Go through the listing and copy every line word for word.

┏━━

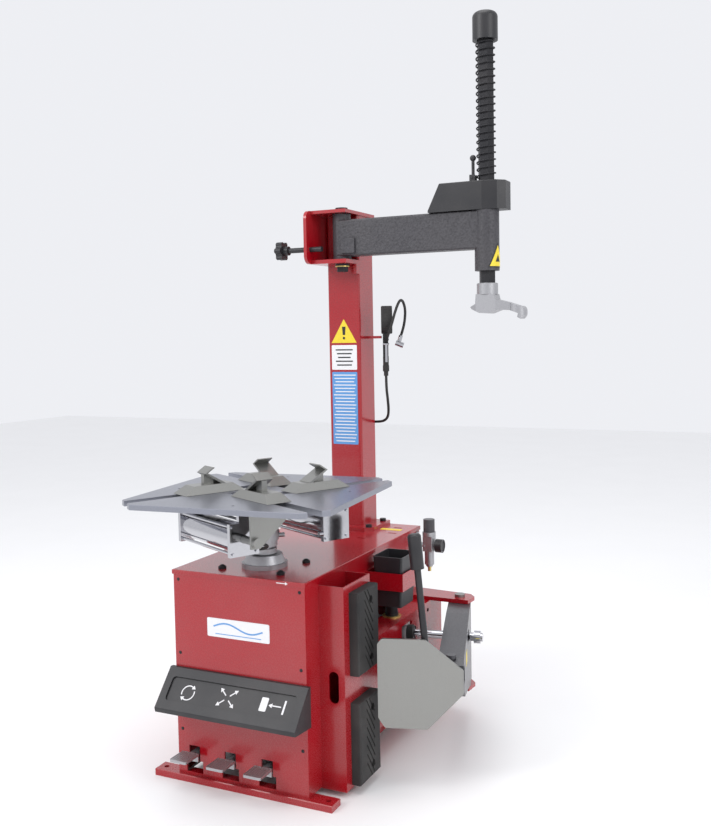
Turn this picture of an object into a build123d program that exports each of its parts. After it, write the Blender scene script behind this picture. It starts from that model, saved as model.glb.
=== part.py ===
from build123d import *
import os
from math import asin, atan2, cos, degrees, pi, radians, sin, tan

os.makedirs("parts", exist_ok=True)

# Frame: millimetres, +Z up, origin on the floor at the centre of the four anchor holes.
# The operator stands on the -Y side, and the bead breaker is on the +X side.

# ---- Cabinet ---------------------------------------------------------------------------
cab_w = 406.0
cab_d = 780.0
cab_top = 576.0
top_t = 6.0
lip_h = 12.0
lip_t = 3.0
sheet = 4.0
panel_x = cab_w / 2 - lip_t
panel_y = cab_d / 2 - lip_t
panel_top = cab_top - top_t
flange_in = 30.0

# ---- Foot bars -------------------------------------------------------------------------
bar_h = 18.0
bar_len = 543.0
bar_w = 48.0
bar_y = 376.0
anchor_x = 250.0
anchor_r = 7.0

# ---- Side box and bead pads ------------------------------------------------------------
box_x1 = 272.0
box_y0, box_y1 = -314.0, -154.0
box_z0, box_z1 = 15.0, 553.0
pad_t = 28.0
pad_y0, pad_y1 = -284.0, -160.0
pad_spans = ((24.0, 242.0), (314.0, 532.0))
pad_bolt_inset = 32.0

# ---- Console and pedals ----------------------------------------------------------------
console_half = 211.0
console_wall = 4.0
pedal_xs = (-148.0, -35.0, 78.0)
pedal_axis_y, pedal_axis_z = -250.0, 80.0
pedal_shaft_r = 7.0
running_fit = 0.05
tread_w, tread_l, tread_t = 52.0, 60.0, 7.0
tread_y0 = -466.0

# ---- Turntable -------------------------------------------------------------------------
hub_x, hub_y = 10.0, -262.0
plate_side = 580.0
plate_t = 14.0
plate_top = 782.0
corner_reach = 368.0
slot_offset = 80.0
slot_w = 36.0
slide_rest = 118.0
table_turn = 5.2
slot_lean = degrees(asin(slot_offset / corner_reach))
jaw_angles = [table_turn + 45 + slot_lean + 90 * k for k in range(4)]
cyl_offset = 142.0
cyl_z = 690.0
cyl_plate = 84.0
cyl_r = 38.0
cyl_half = 138.0
shaft_r = 25.0

# ---- Column and swing arm --------------------------------------------------------------
col_s = 110.0
col_y0 = 272.0
col_y1 = col_y0 + col_s
col_top = 1564.0
base_t = 12.0
pivot_x, pivot_y = 24.0, 222.0
head_z0, head_z1 = 1412.0, 1574.0
head_plate = 12.0
arm_w = 60.0
arm_z0, arm_z1 = 1434.0, 1544.0
spin_x = 489.0
spin_tube_r = 35.5
spin_tube_z0 = 1371.0
hex_af = 41.0
hex_z0, hex_z1 = 1296.0, 2030.0
cap_z0, cap_z1 = 2021.0, 2101.0
cover_z0, cover_z1 = 1544.4, 1626.0
spring_r = 24.5
spring_wire = 2.2
spring_turns = 20

# ---- Bead breaker ----------------------------------------------------------------------
shelf_z = 365.0
shelf_bottom = 105.0
clevis_t = 12.0
bp_x, bp_y = 357.0, 326.0
arm_lean = 16.7
arm_reach = 511.0
rod_reach = 209.0
rod_z = 318.0
trunnion_x, trunnion_y = 228.0, 92.0
rod_r = 12.0
barrel_r = 72.0
blade_z0, blade_z1 = 165.0, 403.0

# ---- Air pieces ------------------------------------------------------------------------
reg_x, reg_y = 246.0, 356.0
gun_x, gun_y = 124.0, 320.0


def block(x0, x1, y0, y1, z0, z1, mode=Mode.ADD):
    """A box given by its two corners."""
    with Locations(((x0 + x1) / 2, (y0 + y1) / 2, (z0 + z1) / 2)):
        Box(x1 - x0, y1 - y0, z1 - z0, mode=mode)


def bar(p0, p1, radius, mode=Mode.ADD):
    """A round bar between two points."""
    start, end = Vector(p0), Vector(p1)
    with Locations(Plane(origin=(start + end) / 2, z_dir=end - start)):
        Cylinder(radius, (end - start).length, mode=mode)


def disc(x, y, z0, z1, radius, mode=Mode.ADD):
    """An upright cylinder."""
    bar((x, y, z0), (x, y, z1), radius, mode)


def prism(plane, points, amount, both=False, mode=Mode.ADD):
    """A straight prism on an outline given in the plane's own coordinates."""
    with BuildSketch(plane) as face:
        with BuildLine():
            Polyline(*points, close=True)
        make_face()
    extrude(face.sketch, amount=amount, both=both, mode=mode)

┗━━

▸ In response
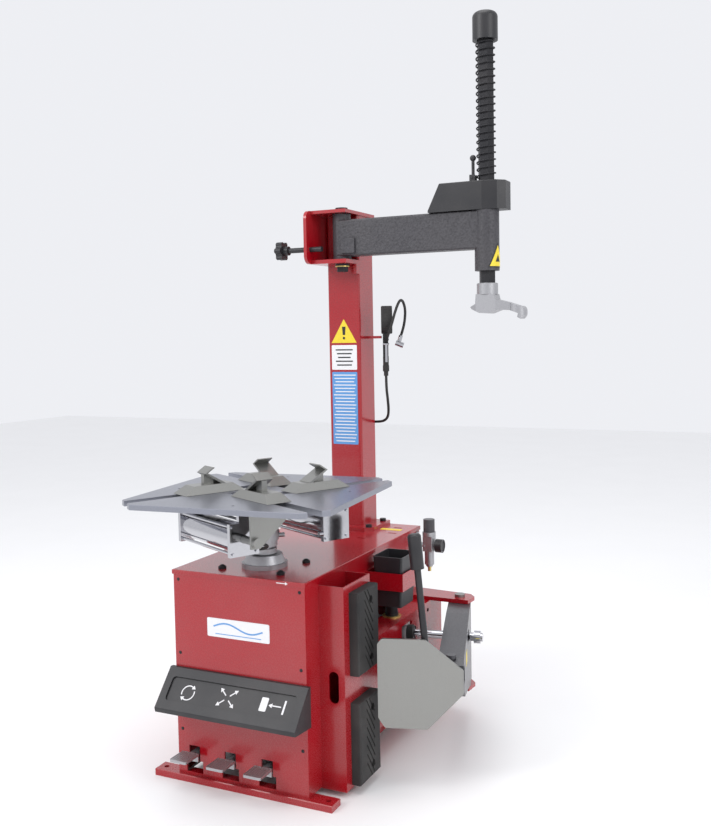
Turn this picture of an object into a build123d program that exports each of its parts. After it, write the Blender scene script behind this picture. It starts from that model, saved as model.glb.
=== part.py ===
from build123d import *
import os
from math import asin, atan2, cos, degrees, pi, radians, sin, tan

os.makedirs("parts", exist_ok=True)

# Frame: millimetres, +Z up, origin on the floor at the centre of the four anchor holes.
# The operator stands on the -Y side, and the bead breaker is on the +X side.

# ---- Cabinet ---------------------------------------------------------------------------
cab_w = 406.0
cab_d = 780.0
cab_top = 576.0
top_t = 6.0
lip_h = 12.0
lip_t = 3.0
sheet = 4.0
panel_x = cab_w / 2 - lip_t
panel_y = cab_d / 2 - lip_t
panel_top = cab_top - top_t
flange_in = 30.0

# ---- Foot bars -------------------------------------------------------------------------
bar_h = 18.0
bar_len = 543.0
bar_w = 48.0
bar_y = 376.0
anchor_x = 250.0
anchor_r = 7.0

# ---- Side box and bead pads ------------------------------------------------------------
box_x1 = 272.0
box_y0, box_y1 = -314.0, -154.0
box_z0, box_z1 = 15.0, 553.0
pad_t = 28.0
pad_y0, pad_y1 = -284.0, -160.0
pad_spans = ((24.0, 242.0), (314.0, 532.0))
pad_bolt_inset = 32.0

# ---- Console and pedals ----------------------------------------------------------------
console_half = 211.0
console_wall = 4.0
pedal_xs = (-148.0, -35.0, 78.0)
pedal_axis_y, pedal_axis_z = -250.0, 80.0
pedal_shaft_r = 7.0
running_fit = 0.05
tread_w, tread_l, tread_t = 52.0, 60.0, 7.0
tread_y0 = -466.0

# ---- Turntable -------------------------------------------------------------------------
hub_x, hub_y = 10.0, -262.0
plate_side = 580.0
plate_t = 14.0
plate_top = 782.0
corner_reach = 368.0
slot_offset = 80.0
slot_w = 36.0
slide_rest = 118.0
table_turn = 5.2
slot_lean = degrees(asin(slot_offset / corner_reach))
jaw_angles = [table_turn + 45 + slot_lean + 90 * k for k in range(4)]
cyl_offset = 142.0
cyl_z = 690.0
cyl_plate = 84.0
cyl_r = 38.0
cyl_half = 138.0
shaft_r = 25.0

# ---- Column and swing arm --------------------------------------------------------------
col_s = 110.0
col_y0 = 272.0
col_y1 = col_y0 + col_s
col_top = 1564.0
base_t = 12.0
pivot_x, pivot_y = 24.0, 222.0
head_z0, head_z1 = 1412.0, 1574.0
head_plate = 12.0
arm_w = 60.0
arm_z0, arm_z1 = 1434.0, 1544.0
spin_x = 489.0
spin_tube_r = 35.5
spin_tube_z0 = 1371.0
hex_af = 41.0
hex_z0, hex_z1 = 1296.0, 2030.0
cap_z0, cap_z1 = 2021.0, 2101.0
cover_z0, cover_z1 = 1544.4, 1626.0
spring_r = 24.5
spring_wire = 2.2
spring_turns = 20

# ---- Bead breaker ----------------------------------------------------------------------
shelf_z = 365.0
shelf_bottom = 105.0
clevis_t = 12.0
bp_x, bp_y = 357.0, 326.0
arm_lean = 16.7
arm_reach = 511.0
rod_reach = 209.0
rod_z = 318.0
trunnion_x, trunnion_y = 228.0, 92.0
rod_r = 12.0
barrel_r = 72.0
blade_z0, blade_z1 = 165.0, 403.0

# ---- Air pieces ------------------------------------------------------------------------
reg_x, reg_y = 246.0, 356.0
gun_x, gun_y = 124.0, 320.0


def block(x0, x1, y0, y1, z0, z1, mode=Mode.ADD):
    """A box given by its two corners."""
    with Locations(((x0 + x1) / 2, (y0 + y1) / 2, (z0 + z1) / 2)):
        Box(x1 - x0, y1 - y0, z1 - z0, mode=mode)


def bar(p0, p1, radius, mode=Mode.ADD):
    """A round bar between two points."""
    start, end = Vector(p0), Vector(p1)
    with Locations(Plane(origin=(start + end) / 2, z_dir=end - start)):
        Cylinder(radius, (end - start).length, mode=mode)


def disc(x, y, z0, z1, radius, mode=Mode.ADD):
    """An upright cylinder."""
    bar((x, y, z0), (x, y, z1), radius, mode)


def prism(plane, points, amount, both=False, mode=Mode.ADD):
    """A straight prism on an outline given in the plane's own coordinates."""
    with BuildSketch(plane) as face:
        with BuildLine():
            Polyline(*points, close=True)
        make_face()
    extrude(face.sketch, amount=amount, both=both, mode=mode)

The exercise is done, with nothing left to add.